From the producer, we also need to ask if what is on offer is easy to accept. Does this technology present itself in a way that it is easy to adopt into an existing production or distribution network. In other words, is hybrid technology easy to build and easy to sell? Is it delivered through a value network that enables plug-compatible sourcing? Producers typically accept technology solutions slowly if they have to do the development themselves or if they have to build new supply chains, or if they have to insource problem solving, or if they have to create new distribution networks. Conversely they accept technology quickly if it’s “on-the-shelf” and provided by existing suppliers and sold through existing distributors, delivering similar margins through similar cost structures.

As we desire rapid adoption for hybrid technology, we have to ask if it’s conformable or systemic. Is it delivered through a collaborative network or as an integrative leap? In other words, it easy to buy and easy to sell? Is it essentially modular?

In studying over one hundred technology adoptions, our research has shown that conformable and collaborative solutions expand industries and are quickly adopted while systemic integrative solutions create industries but are slowly adopted. So much so that we have not found any slow modular technologies or any fast integrated ones.

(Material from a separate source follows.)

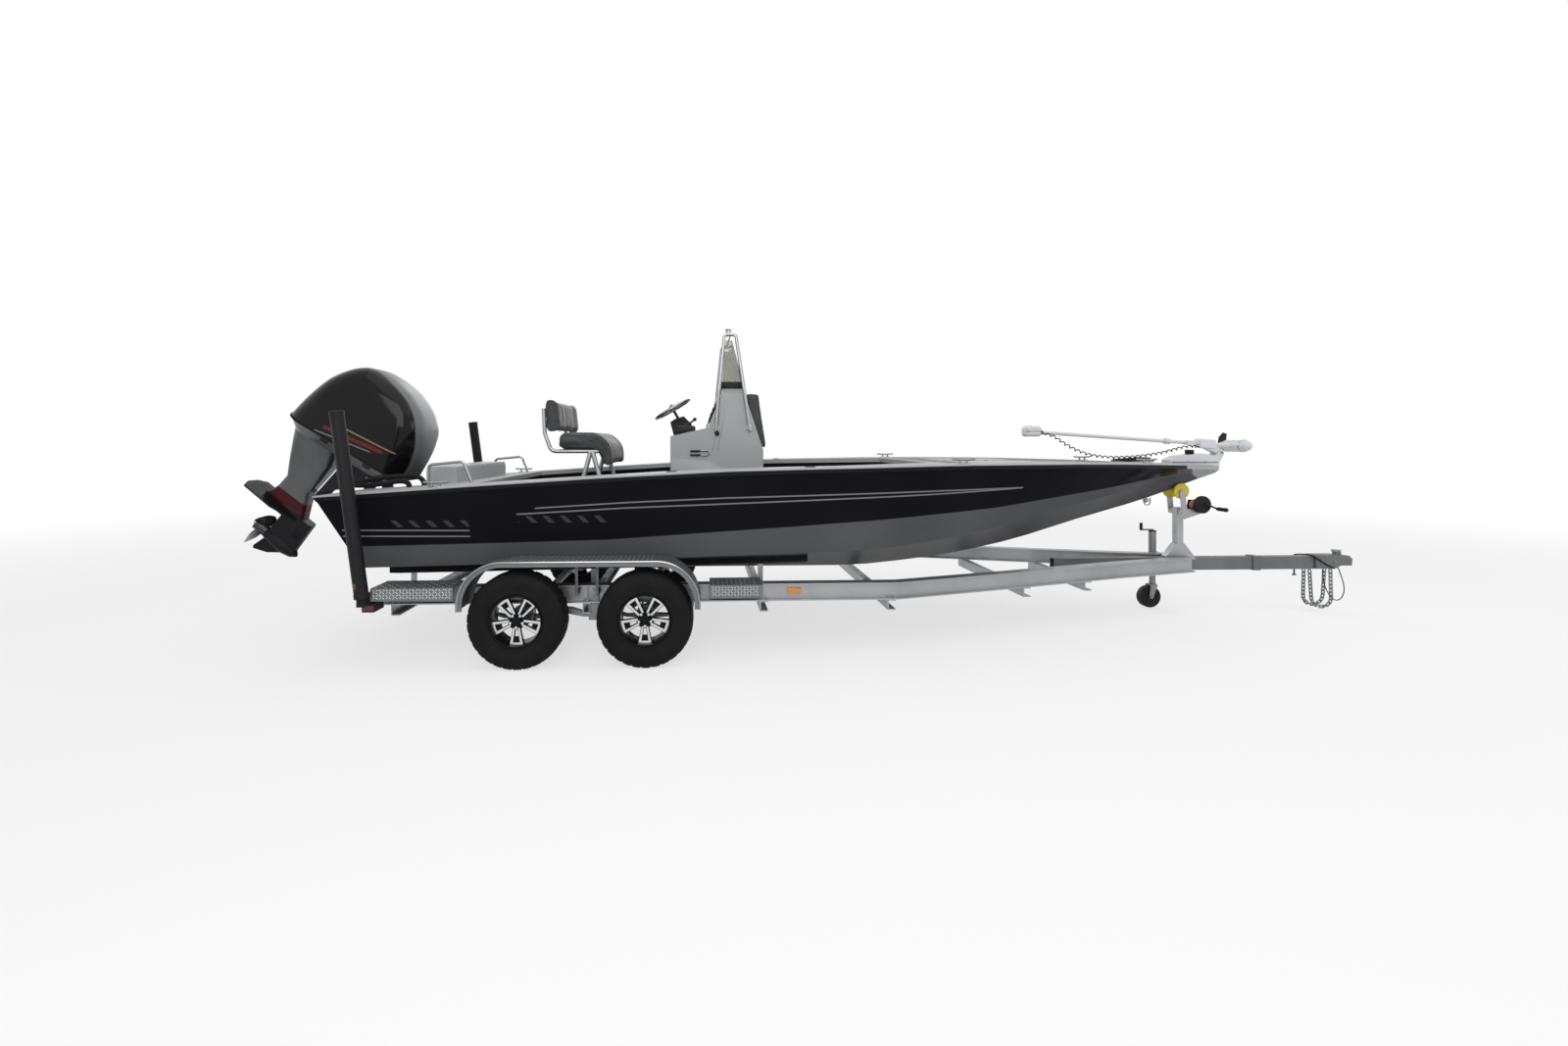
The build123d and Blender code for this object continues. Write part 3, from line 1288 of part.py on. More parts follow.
NODES = {
    "hull": make_hull(),
    "deck_moulding": make_deck(),
    "bow_lid_port": make_bow_lid(1),
    "bow_lid_starboard": make_bow_lid(-1),
    "stern_lid": make_stern_lid(),
    "stern_rail": make_stern_rail(),
    "rigging_hose": make_rigging_hose(),
    "console": make_console(),
    "front_pad": make_front_pad(),
    "front_cushion": make_front_cushion(),
    "windshield": make_windshield(),
    "console_rails": make_console_rails(),
    "helm_pod": make_helm(),
    "steering_wheel": make_steering_wheel(),
    "post_frame": make_post_frame(),
    "post_cushion": make_post_cushion(),
    "post_back": make_post_back(),
    "jack_plate": make_jack_plate(),
    "clamp_brackets": make_clamps(),
    "swivel_bracket": make_swivel(),
    "midsection": make_midsection(),
    "gearcase": make_gearcase(),
    "cowl": make_cowl(),
    "powerhead": make_powerhead(),
    "propeller": make_propeller(),
    "bow_mount": make_bow_mount(),
    "foot_pedal": make_foot_pedal(),
    "bow_shaft": make_bow_shaft(),
    "bow_head": make_bow_head(),
    "bow_pod": make_bow_pod(),
    "bow_prop": make_bow_prop(),
    "curly_cord": make_curly_cord(),
    "side_rails": make_rails(),
    "cross_members": make_cross_members(),
    "tongue": make_tongue(),
    "bunks": make_bunks(),
    "axles": make_axles(),
    "suspension": make_suspension(),
    "fenders": make_fenders(),
    "steps": make_steps(),
    "guide_posts": make_guide_posts(),
    "winch_post": make_winch_post(),
    "bow_roller": make_bow_roller(),
    "winch": make_winch(),
    "jack_sleeve": make_jack_sleeve(),
    "jack_leg": make_jack_leg(),
    "jack_fork": make_jack_fork(),
    "jack_wheel": make_jack_wheel(),
    "coupler": make_coupler(),
    "safety_chains": make_chains(),
    "breakaway_cable": make_breakaway_cable(),
}
for row, x in zip(("rear", "front"), WHEEL_X):
    for side_name, side in (("port", 1), ("starboard", -1)):
        NODES[f"rim_{row}_{side_name}"] = make_wheel_rim(x, side)
        NODES[f"tyre_{row}_{side_name}"] = make_tyre(x, side)

for name, shape in NODES.items():
    export_step(shape, f"parts/{name}.step")
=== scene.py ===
"""Looks of a bay boat standing on its tandem trailer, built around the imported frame.

Metres. X runs forward to the bow, Y to port, Z up, and the floor is Z = 0.
"""
from __future__ import annotations

import logging
import math
from dataclasses import dataclass
from enum import Enum
from typing import Iterable, Sequence

import bmesh
import bpy
from mathutils import Matrix, Vector

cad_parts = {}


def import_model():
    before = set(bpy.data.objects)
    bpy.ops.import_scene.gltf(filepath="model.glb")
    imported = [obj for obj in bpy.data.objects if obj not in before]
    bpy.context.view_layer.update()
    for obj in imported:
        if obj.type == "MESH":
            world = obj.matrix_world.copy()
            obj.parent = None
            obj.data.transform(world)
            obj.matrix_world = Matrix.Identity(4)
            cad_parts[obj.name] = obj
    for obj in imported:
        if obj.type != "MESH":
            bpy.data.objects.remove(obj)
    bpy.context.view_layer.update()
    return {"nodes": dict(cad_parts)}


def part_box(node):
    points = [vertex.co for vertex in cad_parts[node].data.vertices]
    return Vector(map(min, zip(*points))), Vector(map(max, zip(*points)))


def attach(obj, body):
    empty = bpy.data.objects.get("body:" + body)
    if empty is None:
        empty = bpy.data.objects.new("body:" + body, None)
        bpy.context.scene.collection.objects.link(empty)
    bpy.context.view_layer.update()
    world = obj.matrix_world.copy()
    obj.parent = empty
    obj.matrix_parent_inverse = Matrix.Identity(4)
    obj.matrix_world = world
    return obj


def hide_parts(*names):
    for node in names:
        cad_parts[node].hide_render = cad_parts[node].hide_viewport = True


Triple = tuple[float, float, float]
Route = Sequence[Triple]
Socket = bpy.types.NodeSocket

LOG = logging.getLogger("bay_boat")
UP = Vector((0, 0, 1))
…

Through this lens we can ask what are the attributes of hybrid technologies which cause it to be slow.

From the consumer’s point of view, hybrid cars are eminently conformable. Far more than electric cars and, at least in the US, more even than diesel cars. There is no change in behavior necessary to use one. It takes no more time to learn, no more space to park, no further to travel to fuel it, no more money to own it and no more anxiety to live with it. The car slots perfectly in the existing way people live their lives. This conformability allowed the hybrid car to be “a module” in the way it fits with the potential buyer’s intentions. The car has natural, well understood interfaces to the buyer’s other considerations. High grades then on conformability.

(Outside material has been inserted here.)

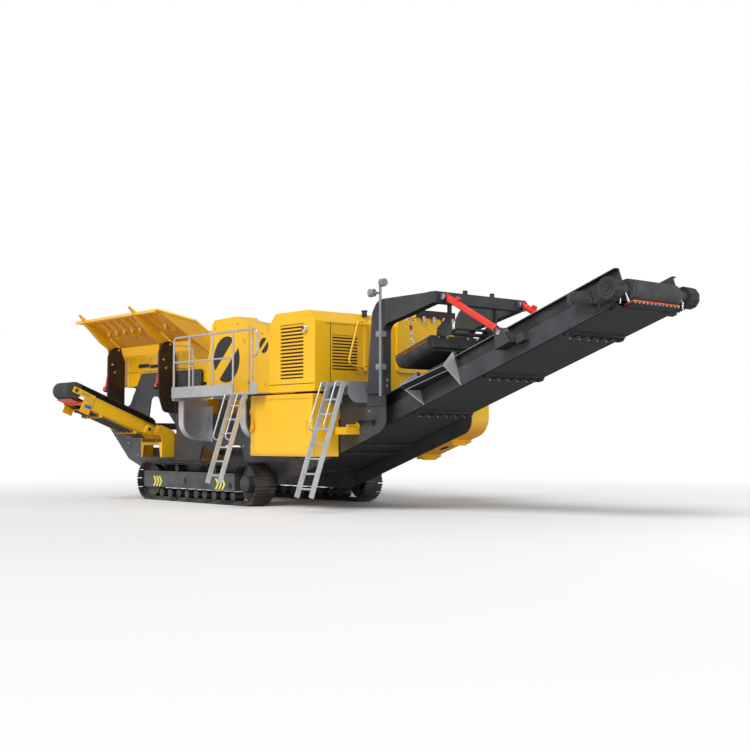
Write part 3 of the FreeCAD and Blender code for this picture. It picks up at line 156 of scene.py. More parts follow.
def makeEdgeWear():
    group, inside, outside = newGroup(
        "edgeWear",
        [("Color", "NodeSocketColor", (1, 1, 1, 1)), ("Bare", "NodeSocketColor", (0.3, 0.3, 0.3, 1)),
         ("Width", "NodeSocketFloat", 0.006), ("Amount", "NodeSocketFloat", 0.5)],
        [("Color", "NodeSocketColor"), ("Mask", "NodeSocketFloat")])
    rounded = addNode(group, "ShaderNodeBevel", samples=4)
    group.links.new(inside.outputs["Width"], rounded.inputs["Radius"])
    plain = addNode(group, "ShaderNodeNewGeometry")
    lean = addNode(group, "ShaderNodeVectorMath", operation="DOT_PRODUCT")
    group.links.new(rounded.outputs[0], lean.inputs[0])
    group.links.new(plain.outputs["Normal"], lean.inputs[1])
    edge = mathNode(group, "SUBTRACT", 1.0, rampOf(group, lean.outputs["Value"], 0.72, 0.97))
    coords = addNode(group, "ShaderNodeTexCoord").outputs["Object"]
    broken = rampOf(group, noiseOf(group, coords, 24.0, 6.0), 0.48, 0.62)
    mask = mathNode(group, "MULTIPLY", mathNode(group, "MULTIPLY", edge, broken), inside.outputs["Amount"])
    group.links.new(mixColour(group, mask, inside.outputs["Color"], inside.outputs["Bare"]),
                    outside.inputs["Color"])
    group.links.new(mask, outside.inputs["Mask"])
    return group


# Painted shade: down-facing faces are darkened toward a shade tint, standing in for the shade under the
# machine; there they are also made rougher and lose metallic and coat.
def makePaintedUndersideShade():
    group, inside, outside = newGroup(
        "undersideGrime",
        [("Color", "NodeSocketColor", (1, 1, 1, 1)), ("ShadeTint", "NodeSocketColor", (0.01, 0.01, 0.01, 1)),
         ("Amount", "NodeSocketFloat", 0.5), ("Roughness", "NodeSocketFloat", 0.4),
         ("Metallic", "NodeSocketFloat", 0.0), ("Coat", "NodeSocketFloat", 0.0)],
        [("Color", "NodeSocketColor"), ("Roughness", "NodeSocketFloat"), ("Metallic", "NodeSocketFloat"),
         ("Coat", "NodeSocketFloat")])
    surface = addNode(group, "ShaderNodeNewGeometry")
    split = addNode(group, "ShaderNodeSeparateXYZ")
    group.links.new(surface.outputs["Normal"], split.inputs[0])
    # painted shade mask: full on faces that point downward, none on level and upward faces
    facing = mathNode(group, "SUBTRACT", 1.0, rampOf(group, split.outputs[2], -0.75, -0.15))
    mask = mathNode(group, "MULTIPLY", facing, inside.outputs["Amount"])
    group.links.new(mixColour(group, mask, inside.outputs["Color"], inside.outputs["ShadeTint"]),
                    outside.inputs["Color"])
    group.links.new(mathNode(group, "ADD", inside.outputs["Roughness"],
                             mathNode(group, "MULTIPLY", mask, 0.55)),
                    outside.inputs["Roughness"])
    keep = mathNode(group, "SUBTRACT", 1.0, mask)
    for name in ("Metallic", "Coat"):
        group.links.new(mathNode(group, "MULTIPLY", inside.outputs[name], keep), outside.inputs[name])
    return group


mottle, dustLayer, edgeWear, underside = makeMottle(), makeDust(), makeEdgeWear(), makePaintedUndersideShade()
print("groups ready")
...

It’s when we look at the offering from the producer’s point of view that the problem appears. Recall that hybrid technology was under development by Toyota and Honda for decades. The reason is that the addition of an electric motor to the gasoline powertrain is non-trivial and has consequences throughout the vehicle’s design. The transmission has to be re-designed. The starter, the accessories and the control systems have all to be re-designed. Toyota even eventually styled the car in a unique way. As a result, hybrid is anything but plug-and-play for a manufacturer.

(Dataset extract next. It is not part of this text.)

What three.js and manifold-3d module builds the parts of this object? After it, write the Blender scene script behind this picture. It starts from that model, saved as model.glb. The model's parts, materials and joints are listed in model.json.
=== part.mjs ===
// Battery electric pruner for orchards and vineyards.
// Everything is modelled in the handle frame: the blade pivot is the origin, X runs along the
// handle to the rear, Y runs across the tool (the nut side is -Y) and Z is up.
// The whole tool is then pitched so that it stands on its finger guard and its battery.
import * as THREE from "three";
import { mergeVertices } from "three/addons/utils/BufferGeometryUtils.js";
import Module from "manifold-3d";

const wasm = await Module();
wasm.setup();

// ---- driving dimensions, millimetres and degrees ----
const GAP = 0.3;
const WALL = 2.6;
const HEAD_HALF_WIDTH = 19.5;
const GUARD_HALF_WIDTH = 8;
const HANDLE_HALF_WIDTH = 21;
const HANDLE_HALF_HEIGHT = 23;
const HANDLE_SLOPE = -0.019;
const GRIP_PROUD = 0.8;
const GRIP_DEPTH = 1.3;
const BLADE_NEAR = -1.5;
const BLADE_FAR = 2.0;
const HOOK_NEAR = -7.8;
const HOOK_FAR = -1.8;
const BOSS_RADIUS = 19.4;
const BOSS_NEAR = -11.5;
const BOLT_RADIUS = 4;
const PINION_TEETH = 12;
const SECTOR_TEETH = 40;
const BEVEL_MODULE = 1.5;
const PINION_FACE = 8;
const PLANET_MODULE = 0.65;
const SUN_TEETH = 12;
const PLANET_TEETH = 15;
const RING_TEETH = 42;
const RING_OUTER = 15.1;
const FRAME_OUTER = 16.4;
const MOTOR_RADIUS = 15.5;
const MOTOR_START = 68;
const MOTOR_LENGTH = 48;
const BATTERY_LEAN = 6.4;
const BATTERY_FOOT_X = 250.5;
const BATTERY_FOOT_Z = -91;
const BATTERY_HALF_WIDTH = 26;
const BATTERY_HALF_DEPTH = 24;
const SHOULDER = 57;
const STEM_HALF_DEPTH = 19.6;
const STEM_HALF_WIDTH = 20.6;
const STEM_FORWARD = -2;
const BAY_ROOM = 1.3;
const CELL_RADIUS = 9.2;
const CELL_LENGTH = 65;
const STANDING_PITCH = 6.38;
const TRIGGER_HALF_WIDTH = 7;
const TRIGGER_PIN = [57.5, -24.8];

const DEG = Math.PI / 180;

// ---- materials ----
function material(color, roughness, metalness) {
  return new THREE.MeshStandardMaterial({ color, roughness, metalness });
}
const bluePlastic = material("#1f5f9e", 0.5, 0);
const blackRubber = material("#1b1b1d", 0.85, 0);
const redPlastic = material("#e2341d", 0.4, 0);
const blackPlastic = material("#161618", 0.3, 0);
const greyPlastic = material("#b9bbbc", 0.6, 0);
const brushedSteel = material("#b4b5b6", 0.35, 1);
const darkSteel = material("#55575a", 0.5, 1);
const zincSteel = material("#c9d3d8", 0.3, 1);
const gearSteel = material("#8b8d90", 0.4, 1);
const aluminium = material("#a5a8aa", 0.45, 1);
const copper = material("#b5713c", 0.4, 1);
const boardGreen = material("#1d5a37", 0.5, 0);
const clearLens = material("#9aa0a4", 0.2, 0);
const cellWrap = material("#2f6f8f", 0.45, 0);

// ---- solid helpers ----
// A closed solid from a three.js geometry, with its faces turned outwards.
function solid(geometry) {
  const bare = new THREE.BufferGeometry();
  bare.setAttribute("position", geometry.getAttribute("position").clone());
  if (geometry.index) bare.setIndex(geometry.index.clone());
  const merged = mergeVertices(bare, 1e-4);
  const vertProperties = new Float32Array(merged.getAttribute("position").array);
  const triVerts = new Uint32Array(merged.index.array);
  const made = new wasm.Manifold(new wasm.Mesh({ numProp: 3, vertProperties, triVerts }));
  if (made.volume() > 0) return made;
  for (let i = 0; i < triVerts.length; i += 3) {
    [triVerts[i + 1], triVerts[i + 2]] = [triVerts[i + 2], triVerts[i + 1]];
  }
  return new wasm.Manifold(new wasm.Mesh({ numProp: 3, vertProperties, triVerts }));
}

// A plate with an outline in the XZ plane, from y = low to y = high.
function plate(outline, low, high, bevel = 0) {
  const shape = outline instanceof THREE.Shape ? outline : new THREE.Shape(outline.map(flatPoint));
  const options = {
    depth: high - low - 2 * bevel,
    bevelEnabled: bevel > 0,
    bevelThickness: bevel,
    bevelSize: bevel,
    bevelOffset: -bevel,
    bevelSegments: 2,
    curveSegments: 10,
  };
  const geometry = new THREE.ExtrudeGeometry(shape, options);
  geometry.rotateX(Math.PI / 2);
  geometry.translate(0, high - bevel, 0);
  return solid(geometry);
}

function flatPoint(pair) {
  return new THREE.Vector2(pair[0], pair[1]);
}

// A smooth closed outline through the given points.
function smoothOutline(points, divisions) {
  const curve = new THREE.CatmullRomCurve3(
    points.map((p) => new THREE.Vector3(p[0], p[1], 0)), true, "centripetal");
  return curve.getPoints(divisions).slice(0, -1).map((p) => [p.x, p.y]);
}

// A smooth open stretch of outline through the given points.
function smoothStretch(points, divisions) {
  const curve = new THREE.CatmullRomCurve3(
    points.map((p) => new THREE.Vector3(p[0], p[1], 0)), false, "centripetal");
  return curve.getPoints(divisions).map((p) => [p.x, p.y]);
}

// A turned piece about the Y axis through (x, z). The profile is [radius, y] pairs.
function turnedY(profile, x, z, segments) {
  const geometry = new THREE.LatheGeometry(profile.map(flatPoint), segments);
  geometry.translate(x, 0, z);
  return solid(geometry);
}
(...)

The problem for the average automaker is that if they don’t have the technology in-house they cannot source it. If they can’t buy it then they can’t build it. There aren’t any suppliers they can turn to who have this technology on the shelf. Contrast this with the high speed adoption of disc brakes, air conditioning, in-car entertainment, radial tires, electronic ignition. and even diesel technology. Suppliers quickly built capabilities to deliver these components as “modules” to manufacturers and allowed them to be inserted into an existing production and distribution system. Hybrid technology has “systemic impact” within the whole value chain. It is integrative and it is not modular.

Toyota has developed this technology at great expense in time and money and is, understandably, unwilling to license it. In the US, Toyota has approximately 80% market share in hybrid technology (See Graph 4).

Any other manufacturer who climbs the hybrid learning curve is similarly protective of their results. This concentration of learning also explains why in Japan hybrid technology has taken off. Toyota and Honda have far greater market share there and are able to saturate the sales channels with it. Even so, after 18 years only 30% of sales are hybrids.

Rapid adoption of a technology requires a modular approach. This is nothing more than stating that it requires collaboration. Collaboration not just in terms of supplier components but also in manufacturing, distribution, sales and support. Collaboration is exhibited in the creation of ecosystems and in the post-sale network effects. Collaboration can reach extreme degrees where the more you look the more you see. It recurses and fragments problems into atomic parts.

The absence of modularity does not mean that adoption fails to happen, just that it does not happen quickly. Modularity is a qualification of speed.

We also take the point of view that modularity spans into two domains: the supplier and the consumer. As supplier collaboration couples with customer conformability, modularity exhibits the essential push and pull which drives adoption.

By observing the causal forces acting on a technology we can be more precise about how quickly it will be adopted and also identify the impediments to that adoption. If the problem to be solved is important enough, energy should be applied to overcome these impediments and not wasted on ineffectual incentives.